Rare Candy sat down with Emily Rawlings (vocals/guitar), Sean Camargo (guitar/vocals), and Andrea Caccese of Brooklyn-based dream pop group Lillet Blanc. Lillet Blanc combines 60s pop with modern textures to create melancholy songs with sassy lyrics.
RARE CANDY: How’s playing live going? What’s that like for you guys?
Andrea Caccese: For me, a big part of playing live is also seeing other bands. Last night, every band was nice and the people were fun to hang out with. Everyone wants to make art instead of just being seen and being rock stars.
Sean Camargo: We see ourselves slowly rising and getting better at our instruments. I haven’t been playing guitar for too long, neither has Emily.
Emily Rawlings: No, not at all.
AC: We’re all sort of transplanted musicians. Sean is a drummer playing guitar, I’m a guitarist playing bass, and Emily is a pianist playing guitar.
RC: Have you taken any lessons?
SC: No, not in guitar, but on our original instruments. It’s nice to see us progressing live. It’s an exciting thing to see. We always have to work hard.
ER: It’s true. The shows have been good. The bands that we’ve played with have always been super sweet.
RC: You’re originally from Boston. How is the music scene in Boston different from New York?
ER: Boston’s awesome. They have really great house venues. As far as all ages and DIY spaces go, a couple of new venues are opening up, but they’re a little behind New York in that way.
SC: All the bands that we like always come out of DIY house shows.

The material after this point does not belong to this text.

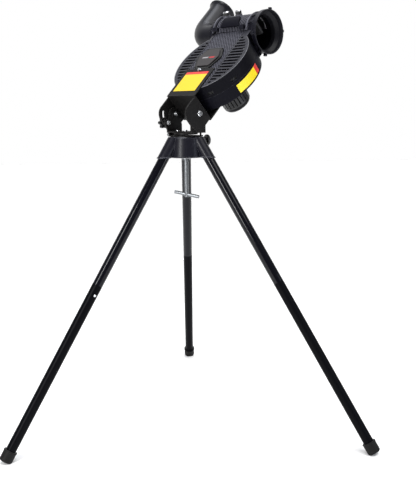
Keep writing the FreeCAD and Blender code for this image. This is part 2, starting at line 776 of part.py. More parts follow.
def rear_cover():
    outer = housing_plan(0, back_z, seam_z)
    inner = housing_plan(shell, back_z + shell, seam_z + 1)
    hollow = outer.cut(inner)
    bearing_boss = tube(20, shaft_radius + bearing_wall, 12, centre + V(0, 0, back_z + shell - 1))
    shaft_hole = cylinder(shaft_radius + bearing_wall, 20, centre + V(0, 0, back_z - 5))
    stand_offs = [cylinder(7.5, back_plate_gap + 1, V(x, back_screw_y,
                                                      back_z - back_plate_gap)) for x in back_screw_xs]
    holes = [cylinder(back_screw_radius + 0.1, 30, V(x, back_screw_y, back_z - 20)) for x in back_screw_xs]
    whole = fused([hollow, bearing_boss] + stand_offs)
    return whole.cut([shaft_hole] + barrel_room() + holes)


def screw_pocket(angle, z):
    x, y = polar(housing_radius - 1.5, angle)
    pocket = block(-3, 6, -10, 10, -5.5, 5.5)
    pocket.Placement = Placement(centre + V(x, y, z), Rotation(Z, angle))
    return pocket


def cover_screws():
    screws = []
    for angle in pocket_angles:
        dx, dy = polar(1.0, angle)
        base = centre + V(dx, dy, 0) * (housing_radius - shell) + V(0, 0, seam_z + 14)
        screws.append(cylinder(3.0, 1.2, base, V(dx, dy, 0)))
    return screws


def badge_outline(scale):
    """Six-sided shield, wider than tall."""
    w, h = badge_width / 2 * scale, badge_height / 2 * scale
    return [V(-0.62 * w, h, 0), V(0.62 * w, h, 0), V(w, 0.1 * h, 0), V(0.62 * w, -h, 0),
            V(-0.62 * w, -h, 0), V(-w, 0.1 * h, 0)]


def badge():
    low = prism(badge_outline(1.0), V(0, 0, badge_thick * 0.6))
    corners = [edge for edge in low.Edges if abs(edge.tangentAt(edge.FirstParameter).z) > 0.99]
    low = low.makeFillet(9, corners)
    high = prism(badge_outline(0.8), V(0, 0, badge_thick))
    corners = [edge for edge in high.Edges if abs(edge.tangentAt(edge.FirstParameter).z) > 0.99]
    high = high.makeFillet(9, corners)
    plate = fused([low, high])
    plate.translate(centre + V(badge_x, badge_y, face_z))
    return plate.cut([cylinder(badge_screw_radius - 0.6, badge_thick, V(x, y, face_z + 1)) for x,
                      y in badge_screw_places()])


def badge_screw_places():
    return [(housing_x + badge_x + x, housing_y + badge_y + y) for x in (-32.0, 32.0) for y in (-42.5, 42.5)]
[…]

It’s great to see these types of bands really hone their craft and not have to worry about selling tickets or anything like that. They can solely focus on music and they get to play these small houses here and there. But then I guess they reach a cap and then everyone tends to leave Boston because they can only get so far there.
RC: Is that why you came to NYC?
SC: We love New York, so that’s why we came. It’s not like we were huge in Boston or anything.
ER: We hadn’t even played in Boston. We moved when we had just started writing.
RC: How did Andrea become part of the band?
AC: I was at Rough Trade and I saw their ad on the wall. They were looking for a bass player and the bands that they liked seemed pretty nice—I like shoegaze and things like that—so I just contacted them. Apparently, I was the only person who contacted them.
SC: Yeah, the first and last.
ER: We were like, “Alright, cool we’re going to go meet this bassist at the City of Saints.” We got there, and he was listening to our EP.
SC: That’s always weird—to see someone listen to your stuff right in front of you.
ER: Then, we met Nate, our drummer, through mutual friends from Boston. He just moved here, as well.
AC: He was at a lot of our shows before, actually.
SC: Yeah, he was at our first Brooklyn show.
RC: So it was just the two of you (Sean and Emily) for the first EP, and now a full band for the second one?
ER: Yeah, another guy played bass and then Sean did drums for the first EP.
RC: How’s the second EP coming?
ER: It’s so tantalizingly close to being done.
RC: Do you have a release date?
SC: No, right now it’s just a hopeful release date. We’re going to finish it up pretty soon.
AC: We recorded drums in a studio in Boston and then we recorded almost everything else in my apartment. I think it sounds grittier than the previous EP. It’s more representative of how we sound live, I think.
Photos of Lillet Blanc at Rare Candy's Halloween Horror Story Show (Oct 28) by Lena Nelson
RC: I noticed during the live show you had a lot of noise in between songs. Is it more like that sound?
ER: Yeah, definitely! A little more distortion and fuzz.
AC: Also, I think this EP sounds a lot more personal than it would have sounded if it was recorded in a studio, because we used our own equipment. When you go to a studio, you have a perfect vintage amp and you want to use that. Now, we’re just stuck, for better or for worse, with what we have.
RC: So for that EP are you going to have cassettes? CDs?
ER: Yeah, cassettes.
SC: I don’t think we’re really avid CD users.
RC: So you like having the cassettes more?
SC: Yeah, it’s either that or vinyl. If we happen to come up with that kind of money, that’d be nice.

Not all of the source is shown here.